I use Arch, but in the form of EndeavourOS with the KDE Plasma DE. I used it's predecessor Antergos too, and so have been using Arch Linux for over a decade, and yes, in a production environment and run my business with and on it. It's rock solid and I haven't had any problems with it; Sure, it allows you to hose your system, but I don't see how you can say it's easy to do so, because that requires one to not read the documentation and seek help from the Linux community before trying things without making sure it's what you really want, and know what you're getting into. You can hose any Linux distro and even Windows for being ignorant.
EndeavourOS is very close to plain Arch, but with an easy and fast installer and a few additional system utilities. You have a choice of many DE's on install, and they come as released by the DE's maker with no other additions than a little bit of theming so you can tell it's Endeavour in looking at it, and all that can of course be changed if you like. It may not be beginner friendly as so many distros are, but with simplicity you often loose great features and the ability to customize things to your hearts content, and for all of the good you think you have, it's the better you may miss out on. I have found EndeavourOS with KDE plasma to be the ultimate Swiss army knife of computing!
It's also not true anymore that Arch being a rolling release is plagued with bugs, as Arch developers now pay much more attention to detail, and make sure things are stable before rolling out new features.

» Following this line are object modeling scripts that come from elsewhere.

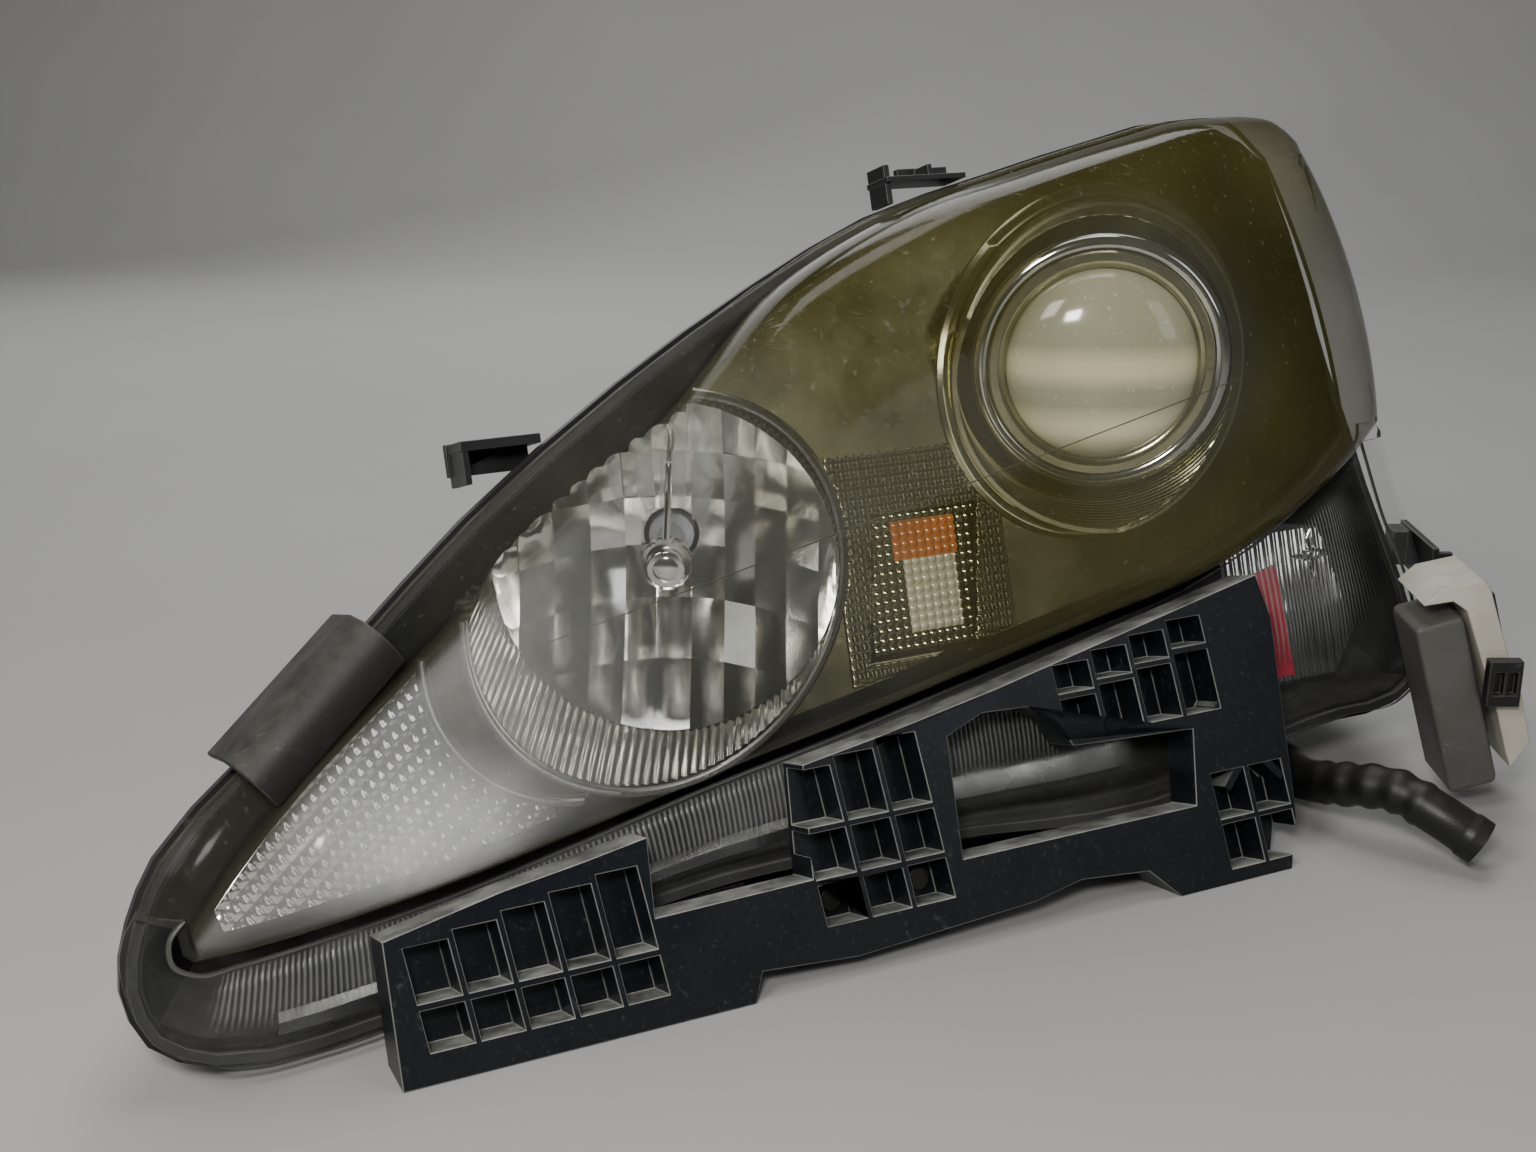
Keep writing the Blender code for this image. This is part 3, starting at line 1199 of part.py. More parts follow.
def add_connector(stand, lever, mats):
    """Harness connector on the outboard side with its swinging lever."""
    bm = bmesh.new()
    box(bm, (-0.0105, -0.0170, -0.0390), (0.0105, 0.0170, 0.0390))
    body = place(from_bmesh("connector_body", bm), mats["grey"], stand, CONNECTOR,
                 (0.0, CONNECTOR_LEAN, 0.0))
    bevel = body.modifiers.new("round", "BEVEL")
    bevel.width = 3.0 * MM
    bevel.segments = 2
    shape = in_metres(((-47, 66), (-40, 73), (-23, 77), (-20, 73), (-11, 48), (-2, 27), (4, 6),
                       (-3, -6), (-6, 2), (-11, 18), (-20, 41), (-29, 64), (-35, 68)))
    arm = outline_solid("connector_lever", [shape], -0.0180, 0.0180, lever, mats["ivory"])
    arm.rotation_euler = (math.radians(90.0), 0.0, 0.0)
    arm.location = (0.0, 0.0, 0.0)
    bm = bmesh.new()
    box(bm, (-0.0050, -0.0240, 0.0240), (0.0090, -0.0183, 0.0440))
    latch = place(from_bmesh("connector_latch", bm), mats["dark"], lever, (-0.0140, 0, 0))
    bm = bmesh.new()
    for low in (-0.0025, 0.0030):
        box(bm, (low, -0.030, 0.0290), (low + 0.0040, -0.0205, 0.0390))
    cut(latch, place(from_bmesh("latch_windows", bm, cutter=True), None, lever, (-0.0140, 0, 0)))
    bm = bmesh.new()
    box(bm, (0.0020, 0.0186, -0.0330), (0.0340, 0.0350, 0.0300))
    carrier = place(from_bmesh("connector_carrier", bm), mats["dark"], stand, CONNECTOR,
                    (0.0, CONNECTOR_LEAN, 0.0))
    bm = bmesh.new()
    for i in range(3):
        x = 0.0040 + i * 0.0102
        box(bm, (x, 0.0290, -0.0290), (x + 0.0078, 0.0440, 0.0260))
    cut(carrier, place(from_bmesh("carrier_pockets", bm, cutter=True), None, stand, CONNECTOR,
                       (0.0, CONNECTOR_LEAN, 0.0)))
    bm = bmesh.new()
    box(bm, (0.0030, 0.0173, -0.0325), (0.0095, 0.0200, -0.0240))
    cut(carrier, place(from_bmesh("carrier_boss", bm, cutter=True), None, stand, CONNECTOR,
                       (0.0, CONNECTOR_LEAN, 0.0)), "UNION")


def add_boot(stand, mats):
    """Rubber elbow on the vent spigot below the outboard end."""
    route = [Vector(p) for p in (
        (0.2230, 0.2360, 0.0150), (0.2290, 0.2120, 0.0160), (0.2400, 0.1920, 0.0225),
        (0.2560, 0.1760, 0.0265), (0.2705, 0.1640, 0.0210), (0.2850, 0.1570, 0.0125),
    )]
    points = [glide(route, i / 3) for i in range(3 * (len(route) - 1) + 1)]
    tube("rubber_boot", points, 0.0098, stand, mats["rubber"])
    bm = bmesh.new()
    rod(bm, (0.2230, 0.2386, 0.0150), (0.2230, 0.2640, 0.0150), 0.0080, sides=16)
    spigot = place(from_bmesh("vent_spigot", bm), mats["dark"], stand)
    bm = bmesh.new()
    rod(bm, (0.2230, 0.2480, 0.0150), (0.2230, 0.2480, 0.0303), 0.0055, sides=16)
    cut(spigot, place(from_bmesh("vent_stem", bm, cutter=True), None, stand), "UNION")


# ---------------------------------------------------------------- assembly

def lens_axes():
    """Columns u, v and w of the lens frame."""
    turn = Matrix.Rotation(SWEEP, 3, "Z") @ Matrix.Rotation(math.radians(90.0) - LEAN, 3, "X")
    return turn


def make_materials():
    return {
        "lens": material("aged_polycarbonate", (0.42, 0.40, 0.24), 0.18),
        "clear": material("clear_polycarbonate", (0.62, 0.64, 0.62), 0.15),
        "sealant": material("black_sealant", (0.02, 0.02, 0.02), 0.6),
        "housing": material("housing_plastic", (0.025, 0.026, 0.028), 0.55),
        "bezel": material("dark_bezel", (0.22, 0.22, 0.18), 0.25, 0.7),
        "chrome": material("bright_reflector", (0.80, 0.80, 0.76), 0.08, 1.0),
        "cast": material("cast_aluminium", (0.55, 0.56, 0.57), 0.4, 1.0),
        "steel": material("steel_pins", (0.50, 0.50, 0.50), 0.35, 1.0),
        "dark": material("black_plastic", (0.020, 0.021, 0.024), 0.45),
        "bracket": material("bracket_plastic", (0.020, 0.026, 0.040), 0.5),
        "rubber": material("black_rubber", (0.015, 0.015, 0.015), 0.75),
        "glass": material("bulb_glass", (0.75, 0.78, 0.80), 0.05),
        "lens_glass": material("projector_glass", (0.80, 0.78, 0.62), 0.06),
        "optic": material("pixel_optic", (0.75, 0.72, 0.55), 0.15),
        "amber": material("amber_glass", (0.80, 0.28, 0.03), 0.15),
        "red": material("red_reflector", (0.55, 0.02, 0.04), 0.2),
        "white": material("white_nylon", (0.75, 0.74, 0.68), 0.45),
        "grey": material("grey_nylon", (0.28, 0.28, 0.27), 0.5),
        "ivory": material("ivory_nylon", (0.62, 0.58, 0.48), 0.5),
        "scuffed": material("scuffed_plastic", (0.09, 0.085, 0.075), 0.65),
    }


def build():
    stand = empty("stand", (-PLAN_CENTRE[0], -PLAN_CENTRE[1], 0.0))
    lens_frame = empty("lens_frame", LENS_ORIGIN, (math.radians(90.0) - LEAN, 0.0, SWEEP), stand)
    mats = make_materials()
    tilt = empty("tilt_axis", (LOW.x, PAN_Y, TILT_Z), parent=stand)
    pan = empty("pan_axis", (LOW.x, PAN_Y, LOW.z), parent=stand)
    low_cap = empty("low_cover_axis", (LOW.x, LOW_COLLAR_END + 0.0036, LOW.z), parent=stand)
    high_cap = empty("high_cover_axis", (HIGH.x, HIGH_COLLAR_END + 0.0036, HIGH.z), parent=stand)
    turn_axis = empty("turn_socket_axis", (TURN.x, rear_y(TURN.x), TURN.z), parent=stand)
    marker_axis = empty("marker_socket_axis", (MARKER.x, rear_y(MARKER.x), MARKER.z), parent=stand)
    rod_axis = empty("levelling_axis", MOTOR, parent=stand)
    screw_v = empty("vertical_screw_axis", ADJUST_V, parent=stand)
    screw_h = empty("horizontal_screw_axis", ADJUST_H, parent=stand)
    lever = empty("lever_axis", LEVER_PIVOT, parent=stand)

    add_outer_lens(lens_frame, mats["lens"])
    add_lower_lens(lens_frame, mats["clear"])
    add_sealant(lens_frame, mats["sealant"])
    add_housing(stand, lens_frame, mats["housing"])
    prism = add_interior_prism(lens_frame)
    add_bezel(lens_frame, stand, mats)
    add_high_beam(stand, prism, mats)
    add_low_beam(pan, stand, lens_frame, mats)
    add_aiming(tilt, stand, mats)
    add_turn_signal(stand, turn_axis, lens_frame, prism, mats)
    add_marker(lens_frame, marker_axis, mats)
    add_trim_rail(lens_frame, mats["chrome"])
    add_covers(low_cap, high_cap, stand, mats)
    add_levelling(rod_axis, stand, mats)
    add_adjusters(screw_v, screw_h, mats)
    add_ballast(stand, mats)
    add_bumper_bracket(lens_frame, stand, mats)
    add_inner_bracket(lens_frame, mats["scuffed"])
    add_fittings(lens_frame, stand, mats)
    add_connector(stand, lever, mats)
    add_boot(stand, mats)


clear_scene()
PARTS = new_collection("headlight_assembly")
CUTTERS = new_collection("cutters")
LENS_AXES = lens_axes()
build()
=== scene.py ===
"""Looks of a car headlight assembly that stands on its bracket, lens to -Y, outboard end to +X."""

import json
import math
import random

import bmesh
import bpy
from mathutils import Matrix, Vector

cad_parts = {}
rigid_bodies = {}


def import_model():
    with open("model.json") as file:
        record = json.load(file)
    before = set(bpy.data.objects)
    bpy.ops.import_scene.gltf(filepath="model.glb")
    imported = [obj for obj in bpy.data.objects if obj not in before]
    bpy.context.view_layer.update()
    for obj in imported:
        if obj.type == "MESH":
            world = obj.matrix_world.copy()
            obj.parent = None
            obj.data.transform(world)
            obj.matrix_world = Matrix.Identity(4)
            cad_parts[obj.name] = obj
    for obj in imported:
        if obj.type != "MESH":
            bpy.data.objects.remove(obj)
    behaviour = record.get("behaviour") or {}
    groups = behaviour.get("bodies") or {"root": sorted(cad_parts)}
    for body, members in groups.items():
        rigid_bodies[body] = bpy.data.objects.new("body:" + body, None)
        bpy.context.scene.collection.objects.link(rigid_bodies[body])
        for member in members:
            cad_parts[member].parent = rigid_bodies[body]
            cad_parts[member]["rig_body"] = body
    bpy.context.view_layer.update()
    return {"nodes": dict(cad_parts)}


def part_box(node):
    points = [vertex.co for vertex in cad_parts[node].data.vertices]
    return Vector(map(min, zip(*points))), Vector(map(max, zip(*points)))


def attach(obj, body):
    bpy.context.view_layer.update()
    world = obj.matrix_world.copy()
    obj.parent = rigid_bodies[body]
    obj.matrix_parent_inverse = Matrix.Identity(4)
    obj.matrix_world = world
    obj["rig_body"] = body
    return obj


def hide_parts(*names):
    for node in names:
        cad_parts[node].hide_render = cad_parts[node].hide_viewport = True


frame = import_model()

MM = 0.001

# ---------------------------------------------------------------- places

RING_LOW, RING_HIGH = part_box("projector_ring")
LOW = Vector(((RING_LOW.x + RING_HIGH.x) / 2, RING_LOW.y - 0.0025, (RING_LOW.z + RING_HIGH.z) / 2))
ORIGIN = LOW + Vector((-0.1024, -0.0711, -0.0658))
SWEEP = math.radians(26.0)
LEAN = math.radians(18.0)
AXES = Matrix.Rotation(SWEEP, 3, "Z") @ Matrix.Rotation(math.radians(90.0) - LEAN, 3, "X")
U_AXIS, V_AXIS, W_AXIS = (AXES.col[i].copy() for i in range(3))
HIGH = LOW + Vector((-0.1704, -0.0190, -0.0628))
SIDE_BOWL = LOW + Vector((-0.1924, -0.0420, -0.0708))
HIGH_FOCUS = 22.0 * MM
HIGH_RADIUS = 65.0 * MM
SIDE_BOWL_RADIUS = 56.0 * MM
SHROUD_RADIUS = 60.0 * MM
LENS_RADIUS = 38.0 * MM

# ---------------------------------------------------------------- lens outline, in mm

LENS_WALL = 2.2 * MM
EDGE_RISE = 16.0 * MM
EDGE_ROUND = 12.0 * MM
CROWN = 18.0 * MM
STEP_DOWN = 14.5 * MM
FLANGE = 3.0 * MM
OUTBOARD_CURVE = 0.5
OUTBOARD_START = 0.100
TIP_LIFT = 10.0 * MM
SIDE_LENS_RISE = 6.0 * MM
BEZEL_W = -9.5 * MM
PILLOW_PITCH = 3.6 * MM
PILLOW_HEIGHT = 1.2 * MM

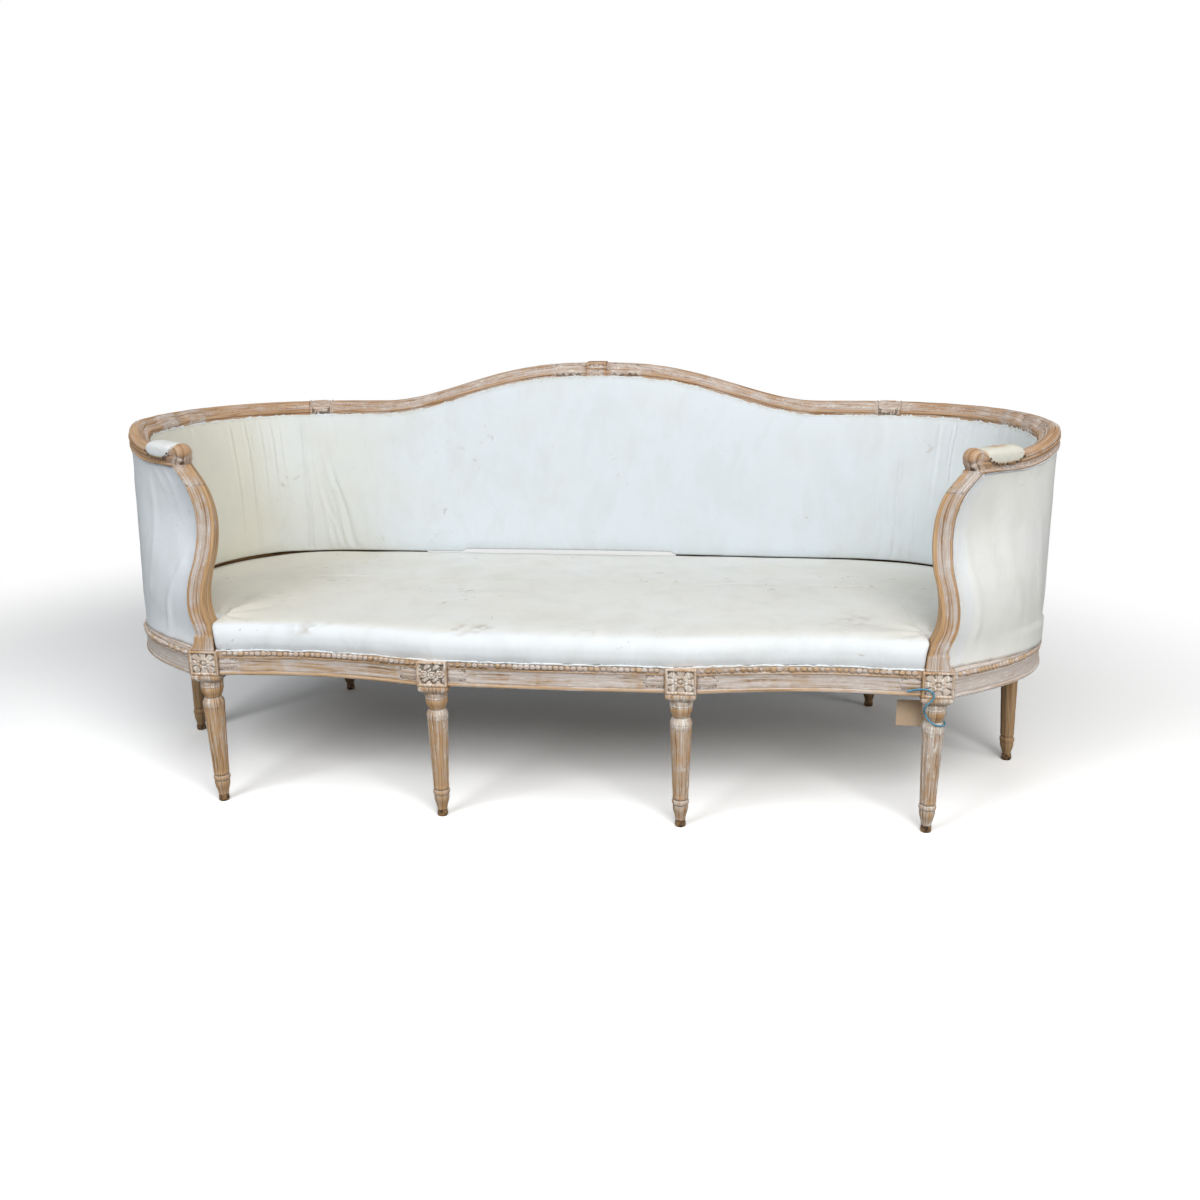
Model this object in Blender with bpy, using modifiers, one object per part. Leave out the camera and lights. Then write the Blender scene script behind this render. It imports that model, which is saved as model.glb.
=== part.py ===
"""Tub sofa with a carved frame and fixed upholstery, in metres, +Z up.

+X is to the viewer's right from the front, +Y is the back, and the origin is on the
floor under the middle of the overall box. The frame is planned on two half outlines, one at the seat rails
and one at the top rail. Stations run along both: 0 at the middle of the back, 1 at the back stile, 2 at the
side stile and 3 at the arm support. Everything between the rails is placed by station and height.
"""
import math
from collections import namedtuple

import bmesh
import bpy
from mathutils import Matrix, Vector

# Overall size
HALF_WIDTH = 1.065
DEPTH = 0.82
GAP = 0.0003

# Heights
RAIL_BOTTOM = 0.315
RAIL_HEIGHT = 0.056
RAIL_TOP = RAIL_BOTTOM + RAIL_HEIGHT
TOP_LEVEL = 0.842
TOP_RAIL_HEIGHT = 0.038
TOP_RAIL_DEPTH = 0.045
CREST_RISE = 0.098
CREST_HALF_LENGTH = 0.58
CREST_FULLNESS = 1.3
ARM_DROP = 0.042
DROP_START = 2.06
DROP_END = 2.72

# Seat rail outline, outer face
SEAT_SIDE_SETBACK = 0.005
SEAT_SIDE_X = HALF_WIDTH - SEAT_SIDE_SETBACK
SEAT_BACK_SETBACK = 0.045
SEAT_BACK_Y = DEPTH / 2 - SEAT_BACK_SETBACK
SIDE_Y = -0.06
CORNER_REACH = 0.445
CORNER_START_X = HALF_WIDTH - CORNER_REACH
BACK_BOW = 0.012
CORNER_POWER = 2.4
SEAT_SIDE_HANDLE = 0.15
SEAT_END_HANDLE = 0.15
SEAT_END_ANGLE = math.radians(32)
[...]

In the Arch Based Distro world, Manjaro is more for beginners, but it is way more buggy than EndeavourOS, because they are trying to simplify it by adding all kinds of stuff, and that stuff is buggy where Arch itself cannot be blamed.
Wow. Was surprised with Manjaro section...
I used Zorin for a year or so and I have to say it is a great distro. Yes, it does not have the newest packages, but I think this is the whole point of this distro. You get incerdibly user-friendly, easy adjustable, awesome looking and super-stable/reliable distro (better than Mint in this category, in my opinion). For someone switching from Win/Mac, this would be my go-to distro. But in the end, Fedora is the best :)
Gotta say , Manjaro Community is the most friendly one out of all these distros . And I believe Manjaro will be back will some great changes and updates again in the future .
The Manjaro Community is made up of dumb high school kids.
:) THANKS MUCH and WELL DONE! Mint is a go to a LONG TIME! BUT I stumbled on Spiral and have switched all my machines over, seems to do all that I want and KDE ROCKS on it! ALL the BEST and Cheers! :)
3 secs to detect a french guy. What I heard conviced me than linux is still a weird goat: "no nvidia drivers", "reverse clock for certificates", prompt to install, repo offline for 3 months, etc, etc, etc
Thank you friend. I recently purchased a Lenova T430, which I plan to upgrade and convert from Windows 10 to Linux. It’s an uphill journey, but I am eager to get into. Your advice is valuable to me.
Peace from Texas.
Gentoo is not just about compiling everything from source.
It is mostly about offering users every possible choice and letting them configure it in an easy way. It doesn’t tell users how to do things but it will aid users in the more popular choices. On gentoo you can switch out your kernel, C compiler, C library from glibc to musl and back and even the init system. All that without reinstalling.
All that while keeping a basis for the users to operate on. Gentoo is not like LFS (or windows) that is just a random bunch of software that is scrambled together. Gentoo offers railings to users that want them.
I agree that Linux Mint is better than Ubuntu.
Personally, I'm not a fan, I've had a lot of issues with it but if they were solved and it's more in line with Ubuntu in terms of stability, I can see it being a very good entry point as it's more Windows-like in terms of UI, and the rest kinda works the same way on modern distros.
Fedora ftw, I'm very satisfied with where it was put in the tier list with the mentioned reasons.